Enforcement of Our Border Laws and a Cut in Low Skill Immigration
We’ve already seen the importance of such a move for our other political goals, from protecting unborn children to defending religious liberty. We must keep likely future Democrats out of our country. It’s just that simple.
Beyond electing Democrats, accepting large numbers of low-skill immigrants into our welfare state admits other evils. Radical imams. Terrorist refugees. Members of MS-13.
The influx of the unskilled taxes our public services, our social programs, and exerts a constant downward pressure on the wages of lower-income American workers. Indeed, cut low-skill immigration and there will still be plenty of jobs for less-advantaged Americans, without an attack on trade. Leave the borders essentially open, and no trade war however savage would do much good.

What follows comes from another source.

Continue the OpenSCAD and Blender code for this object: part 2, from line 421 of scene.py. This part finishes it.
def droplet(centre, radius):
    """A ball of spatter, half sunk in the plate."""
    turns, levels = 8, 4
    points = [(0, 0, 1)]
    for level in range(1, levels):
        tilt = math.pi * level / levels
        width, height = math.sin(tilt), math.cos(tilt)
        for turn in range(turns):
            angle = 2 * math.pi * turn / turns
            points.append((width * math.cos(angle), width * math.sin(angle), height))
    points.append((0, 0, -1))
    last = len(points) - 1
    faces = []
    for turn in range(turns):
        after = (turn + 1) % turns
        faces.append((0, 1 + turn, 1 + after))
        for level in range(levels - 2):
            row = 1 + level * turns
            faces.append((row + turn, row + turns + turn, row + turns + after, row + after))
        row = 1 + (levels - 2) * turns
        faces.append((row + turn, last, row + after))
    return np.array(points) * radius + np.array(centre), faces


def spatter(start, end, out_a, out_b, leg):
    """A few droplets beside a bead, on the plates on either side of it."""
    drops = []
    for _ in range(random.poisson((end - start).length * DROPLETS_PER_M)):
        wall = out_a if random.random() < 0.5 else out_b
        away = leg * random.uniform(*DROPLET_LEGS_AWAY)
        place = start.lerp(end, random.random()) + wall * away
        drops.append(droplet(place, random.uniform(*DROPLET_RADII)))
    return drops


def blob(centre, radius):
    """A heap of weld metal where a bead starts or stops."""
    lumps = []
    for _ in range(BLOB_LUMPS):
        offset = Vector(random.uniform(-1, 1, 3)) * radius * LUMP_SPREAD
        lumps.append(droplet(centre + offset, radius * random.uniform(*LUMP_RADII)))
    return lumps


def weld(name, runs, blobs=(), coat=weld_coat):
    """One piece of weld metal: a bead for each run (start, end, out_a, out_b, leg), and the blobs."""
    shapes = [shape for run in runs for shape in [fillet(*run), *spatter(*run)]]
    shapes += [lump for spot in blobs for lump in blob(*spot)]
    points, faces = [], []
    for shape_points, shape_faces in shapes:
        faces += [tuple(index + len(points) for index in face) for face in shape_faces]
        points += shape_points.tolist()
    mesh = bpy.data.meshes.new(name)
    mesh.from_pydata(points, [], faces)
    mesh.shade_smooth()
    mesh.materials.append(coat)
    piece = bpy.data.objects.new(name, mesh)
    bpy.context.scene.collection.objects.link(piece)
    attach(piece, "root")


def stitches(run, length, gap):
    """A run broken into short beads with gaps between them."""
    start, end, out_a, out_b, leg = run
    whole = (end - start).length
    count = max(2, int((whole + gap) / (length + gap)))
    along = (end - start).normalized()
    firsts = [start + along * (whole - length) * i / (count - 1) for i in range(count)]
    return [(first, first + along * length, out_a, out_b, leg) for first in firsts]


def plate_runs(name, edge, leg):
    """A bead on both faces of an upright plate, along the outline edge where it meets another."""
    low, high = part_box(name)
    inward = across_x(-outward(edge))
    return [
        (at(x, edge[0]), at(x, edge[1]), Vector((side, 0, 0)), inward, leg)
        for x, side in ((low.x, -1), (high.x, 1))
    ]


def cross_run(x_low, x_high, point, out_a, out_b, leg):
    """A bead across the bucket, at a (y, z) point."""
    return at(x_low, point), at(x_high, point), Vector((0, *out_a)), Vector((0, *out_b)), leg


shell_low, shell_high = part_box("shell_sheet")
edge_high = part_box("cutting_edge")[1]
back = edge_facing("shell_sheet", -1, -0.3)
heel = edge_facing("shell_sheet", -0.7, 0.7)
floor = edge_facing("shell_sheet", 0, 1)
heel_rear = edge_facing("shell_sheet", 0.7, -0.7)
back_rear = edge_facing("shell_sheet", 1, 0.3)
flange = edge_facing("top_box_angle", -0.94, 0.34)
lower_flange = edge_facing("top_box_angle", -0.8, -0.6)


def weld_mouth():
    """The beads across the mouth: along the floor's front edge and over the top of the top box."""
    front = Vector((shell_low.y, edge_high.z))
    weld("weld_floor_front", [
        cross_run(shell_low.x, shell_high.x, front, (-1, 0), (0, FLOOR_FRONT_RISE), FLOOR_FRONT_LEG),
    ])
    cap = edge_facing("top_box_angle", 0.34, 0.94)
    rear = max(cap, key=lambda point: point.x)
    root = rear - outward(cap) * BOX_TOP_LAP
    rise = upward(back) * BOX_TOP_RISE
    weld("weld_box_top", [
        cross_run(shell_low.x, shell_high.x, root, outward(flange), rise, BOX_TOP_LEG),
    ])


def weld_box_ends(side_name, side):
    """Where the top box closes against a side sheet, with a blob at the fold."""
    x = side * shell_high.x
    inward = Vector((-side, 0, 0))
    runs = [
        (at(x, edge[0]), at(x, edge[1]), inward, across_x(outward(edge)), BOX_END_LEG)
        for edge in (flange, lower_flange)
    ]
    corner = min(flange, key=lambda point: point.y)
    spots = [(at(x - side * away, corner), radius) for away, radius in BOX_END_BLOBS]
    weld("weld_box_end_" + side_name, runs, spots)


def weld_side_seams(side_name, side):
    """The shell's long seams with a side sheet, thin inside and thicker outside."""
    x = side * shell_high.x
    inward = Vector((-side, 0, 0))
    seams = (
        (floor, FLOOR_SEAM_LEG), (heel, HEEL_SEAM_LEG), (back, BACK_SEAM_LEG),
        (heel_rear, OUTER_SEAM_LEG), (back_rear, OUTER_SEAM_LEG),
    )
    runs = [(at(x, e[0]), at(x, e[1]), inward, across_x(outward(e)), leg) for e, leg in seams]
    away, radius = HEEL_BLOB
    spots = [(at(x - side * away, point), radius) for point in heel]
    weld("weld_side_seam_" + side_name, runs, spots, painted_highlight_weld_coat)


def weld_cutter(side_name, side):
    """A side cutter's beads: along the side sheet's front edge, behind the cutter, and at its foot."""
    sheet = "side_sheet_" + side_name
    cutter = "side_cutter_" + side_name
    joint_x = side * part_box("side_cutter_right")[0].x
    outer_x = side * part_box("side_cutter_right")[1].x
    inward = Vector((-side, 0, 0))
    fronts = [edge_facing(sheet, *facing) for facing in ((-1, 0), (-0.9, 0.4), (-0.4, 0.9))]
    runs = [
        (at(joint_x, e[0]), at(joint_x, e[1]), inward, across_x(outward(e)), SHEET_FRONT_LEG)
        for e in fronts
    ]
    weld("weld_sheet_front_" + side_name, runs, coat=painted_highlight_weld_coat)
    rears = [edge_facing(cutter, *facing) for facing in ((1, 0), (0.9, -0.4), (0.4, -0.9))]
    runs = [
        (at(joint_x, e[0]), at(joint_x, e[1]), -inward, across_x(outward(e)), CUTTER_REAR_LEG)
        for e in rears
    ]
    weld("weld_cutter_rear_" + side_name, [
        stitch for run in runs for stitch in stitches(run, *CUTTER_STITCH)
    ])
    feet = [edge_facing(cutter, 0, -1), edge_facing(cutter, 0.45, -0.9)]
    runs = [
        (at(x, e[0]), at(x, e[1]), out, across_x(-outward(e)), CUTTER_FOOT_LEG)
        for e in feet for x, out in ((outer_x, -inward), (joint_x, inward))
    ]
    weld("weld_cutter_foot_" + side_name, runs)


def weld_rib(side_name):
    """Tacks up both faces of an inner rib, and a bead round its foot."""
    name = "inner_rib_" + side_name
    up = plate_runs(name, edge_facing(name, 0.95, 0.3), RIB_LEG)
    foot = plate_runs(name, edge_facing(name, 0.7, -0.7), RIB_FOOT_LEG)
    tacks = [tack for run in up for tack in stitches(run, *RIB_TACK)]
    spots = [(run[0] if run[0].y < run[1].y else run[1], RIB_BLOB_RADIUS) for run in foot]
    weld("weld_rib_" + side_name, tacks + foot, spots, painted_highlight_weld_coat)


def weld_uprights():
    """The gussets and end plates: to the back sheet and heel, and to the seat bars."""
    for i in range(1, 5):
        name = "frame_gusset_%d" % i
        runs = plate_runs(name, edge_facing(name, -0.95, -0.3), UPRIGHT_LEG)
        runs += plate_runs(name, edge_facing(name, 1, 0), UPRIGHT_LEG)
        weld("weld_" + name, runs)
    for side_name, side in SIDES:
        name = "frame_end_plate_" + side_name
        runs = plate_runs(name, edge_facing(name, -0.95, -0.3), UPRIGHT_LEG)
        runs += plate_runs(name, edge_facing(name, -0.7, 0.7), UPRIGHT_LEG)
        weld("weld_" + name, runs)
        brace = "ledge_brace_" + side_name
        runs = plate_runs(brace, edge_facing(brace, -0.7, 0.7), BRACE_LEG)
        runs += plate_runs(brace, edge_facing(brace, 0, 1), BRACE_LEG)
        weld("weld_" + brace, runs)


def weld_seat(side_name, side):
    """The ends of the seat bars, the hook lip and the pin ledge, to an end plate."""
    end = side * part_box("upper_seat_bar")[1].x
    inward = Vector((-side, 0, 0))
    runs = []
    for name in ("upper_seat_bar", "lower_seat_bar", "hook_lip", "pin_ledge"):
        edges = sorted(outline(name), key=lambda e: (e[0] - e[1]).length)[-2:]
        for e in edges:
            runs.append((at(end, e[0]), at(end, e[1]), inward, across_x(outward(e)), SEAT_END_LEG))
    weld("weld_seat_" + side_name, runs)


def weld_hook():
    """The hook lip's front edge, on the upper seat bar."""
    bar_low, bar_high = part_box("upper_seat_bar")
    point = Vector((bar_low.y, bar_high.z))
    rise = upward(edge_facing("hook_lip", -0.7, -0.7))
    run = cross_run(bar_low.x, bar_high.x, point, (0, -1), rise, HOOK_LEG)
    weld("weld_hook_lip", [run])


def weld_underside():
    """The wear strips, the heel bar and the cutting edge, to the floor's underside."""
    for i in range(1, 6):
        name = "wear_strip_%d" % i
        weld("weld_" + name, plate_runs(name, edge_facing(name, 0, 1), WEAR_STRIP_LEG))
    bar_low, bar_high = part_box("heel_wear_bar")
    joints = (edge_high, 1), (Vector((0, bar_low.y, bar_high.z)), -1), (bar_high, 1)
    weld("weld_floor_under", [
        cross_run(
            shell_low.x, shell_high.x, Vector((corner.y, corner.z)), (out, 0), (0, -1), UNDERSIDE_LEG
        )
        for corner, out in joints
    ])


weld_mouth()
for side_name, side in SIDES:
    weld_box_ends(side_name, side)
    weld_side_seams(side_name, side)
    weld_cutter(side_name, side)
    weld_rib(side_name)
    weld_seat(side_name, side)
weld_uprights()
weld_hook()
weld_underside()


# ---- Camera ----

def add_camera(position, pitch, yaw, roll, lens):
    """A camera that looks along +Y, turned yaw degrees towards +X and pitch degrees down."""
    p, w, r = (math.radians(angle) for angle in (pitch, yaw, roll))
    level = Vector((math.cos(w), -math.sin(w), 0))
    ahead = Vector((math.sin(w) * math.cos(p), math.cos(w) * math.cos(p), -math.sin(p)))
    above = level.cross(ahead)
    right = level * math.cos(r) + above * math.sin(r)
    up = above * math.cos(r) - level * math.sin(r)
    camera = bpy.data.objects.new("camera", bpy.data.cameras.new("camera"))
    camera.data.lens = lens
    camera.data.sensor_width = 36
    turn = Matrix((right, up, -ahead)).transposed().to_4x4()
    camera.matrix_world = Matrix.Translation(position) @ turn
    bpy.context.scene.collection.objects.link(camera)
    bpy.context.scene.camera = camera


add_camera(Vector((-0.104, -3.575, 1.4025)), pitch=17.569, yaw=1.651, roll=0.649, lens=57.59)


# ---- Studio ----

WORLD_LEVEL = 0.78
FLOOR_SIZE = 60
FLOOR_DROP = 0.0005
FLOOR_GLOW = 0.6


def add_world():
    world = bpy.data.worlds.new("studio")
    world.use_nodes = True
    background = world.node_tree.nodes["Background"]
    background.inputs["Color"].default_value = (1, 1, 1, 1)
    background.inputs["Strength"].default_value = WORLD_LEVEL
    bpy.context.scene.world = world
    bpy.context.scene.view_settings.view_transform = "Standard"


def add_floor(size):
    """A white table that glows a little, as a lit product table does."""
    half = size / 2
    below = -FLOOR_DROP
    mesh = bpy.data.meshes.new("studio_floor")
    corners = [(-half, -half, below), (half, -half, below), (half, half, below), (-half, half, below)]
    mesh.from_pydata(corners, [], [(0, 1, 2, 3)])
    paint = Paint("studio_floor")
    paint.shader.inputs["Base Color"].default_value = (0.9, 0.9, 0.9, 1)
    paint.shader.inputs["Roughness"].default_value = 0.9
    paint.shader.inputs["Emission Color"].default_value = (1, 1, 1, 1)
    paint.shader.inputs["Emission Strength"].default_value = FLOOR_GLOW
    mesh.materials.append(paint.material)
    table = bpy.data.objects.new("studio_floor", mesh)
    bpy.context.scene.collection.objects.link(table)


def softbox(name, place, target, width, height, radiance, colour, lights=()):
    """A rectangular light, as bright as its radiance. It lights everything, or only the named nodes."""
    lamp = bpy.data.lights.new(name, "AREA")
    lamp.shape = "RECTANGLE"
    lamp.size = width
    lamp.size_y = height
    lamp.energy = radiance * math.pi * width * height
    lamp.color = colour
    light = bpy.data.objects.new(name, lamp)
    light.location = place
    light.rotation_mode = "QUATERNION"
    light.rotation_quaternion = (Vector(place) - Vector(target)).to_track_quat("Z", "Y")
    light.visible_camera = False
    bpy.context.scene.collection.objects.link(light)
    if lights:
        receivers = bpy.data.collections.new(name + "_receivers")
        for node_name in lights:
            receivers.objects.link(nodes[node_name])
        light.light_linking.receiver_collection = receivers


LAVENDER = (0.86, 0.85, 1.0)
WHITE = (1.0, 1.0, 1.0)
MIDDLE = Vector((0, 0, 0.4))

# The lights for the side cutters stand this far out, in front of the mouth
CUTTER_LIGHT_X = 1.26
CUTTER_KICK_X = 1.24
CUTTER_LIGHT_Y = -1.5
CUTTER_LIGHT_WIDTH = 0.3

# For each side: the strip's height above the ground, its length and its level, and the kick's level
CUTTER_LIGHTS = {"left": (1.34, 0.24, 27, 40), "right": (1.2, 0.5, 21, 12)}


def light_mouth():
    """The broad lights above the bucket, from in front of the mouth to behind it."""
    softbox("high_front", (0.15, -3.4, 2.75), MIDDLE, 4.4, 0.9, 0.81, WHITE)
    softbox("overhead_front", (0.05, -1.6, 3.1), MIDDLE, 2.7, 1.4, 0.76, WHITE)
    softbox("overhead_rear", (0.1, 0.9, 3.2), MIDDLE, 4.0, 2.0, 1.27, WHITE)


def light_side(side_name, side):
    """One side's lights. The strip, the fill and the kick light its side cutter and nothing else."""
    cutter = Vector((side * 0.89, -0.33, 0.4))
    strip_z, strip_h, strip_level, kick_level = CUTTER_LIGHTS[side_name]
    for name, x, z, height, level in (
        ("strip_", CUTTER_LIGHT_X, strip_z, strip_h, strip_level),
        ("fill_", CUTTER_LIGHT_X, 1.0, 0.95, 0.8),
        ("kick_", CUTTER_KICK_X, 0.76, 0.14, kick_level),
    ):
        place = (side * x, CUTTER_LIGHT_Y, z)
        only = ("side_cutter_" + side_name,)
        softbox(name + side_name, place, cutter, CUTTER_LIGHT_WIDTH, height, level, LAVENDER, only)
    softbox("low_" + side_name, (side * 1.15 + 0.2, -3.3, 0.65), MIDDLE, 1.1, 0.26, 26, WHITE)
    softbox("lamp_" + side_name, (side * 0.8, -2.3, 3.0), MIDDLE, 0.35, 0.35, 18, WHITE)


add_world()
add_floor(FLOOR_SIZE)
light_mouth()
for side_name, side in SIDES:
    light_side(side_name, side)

In fact, until the mid-1990s, most Democrats favored sensible immigration policy and enforcement. That wasn’t a right-wing or populist position. It was just a patriotic one. The Democrats abandoned it for nakedly political reasons. Many Republicans with globalist leanings and cheap-labor donors collaborated with them. Now it’s up to Donald Trump to right the balance on this issue.
But will he? Signals are mixed. Trump likes to make deals, and he’s under significant pressure from family members and establishment GOP leaders to abandon his firm promises on immigration. But a recent report from Breitbart suggests that Trump is standing tall. He’s demanding something real as the price of amnesty for DACA kids and so-called “DREAMERs”: an end to chain migration, funding for a border wall, and other crucial reforms.
Will the president weather the storm, and insist on these sane, patriotic policies? If he does, then there’s no room for a populist insurgency to his right. There will be no need for one. Steve Bannon can go back to producing movies.
But if Trump dumps the core of the platform on which he ran — getting control of America’s borders — then all bets are off. The sense of betrayal that millions of voters will rightly feel could fuel a new nationalist movement that could get really ugly, and live up to Tucker’s worst fears. Let’s pray that the president gets this right.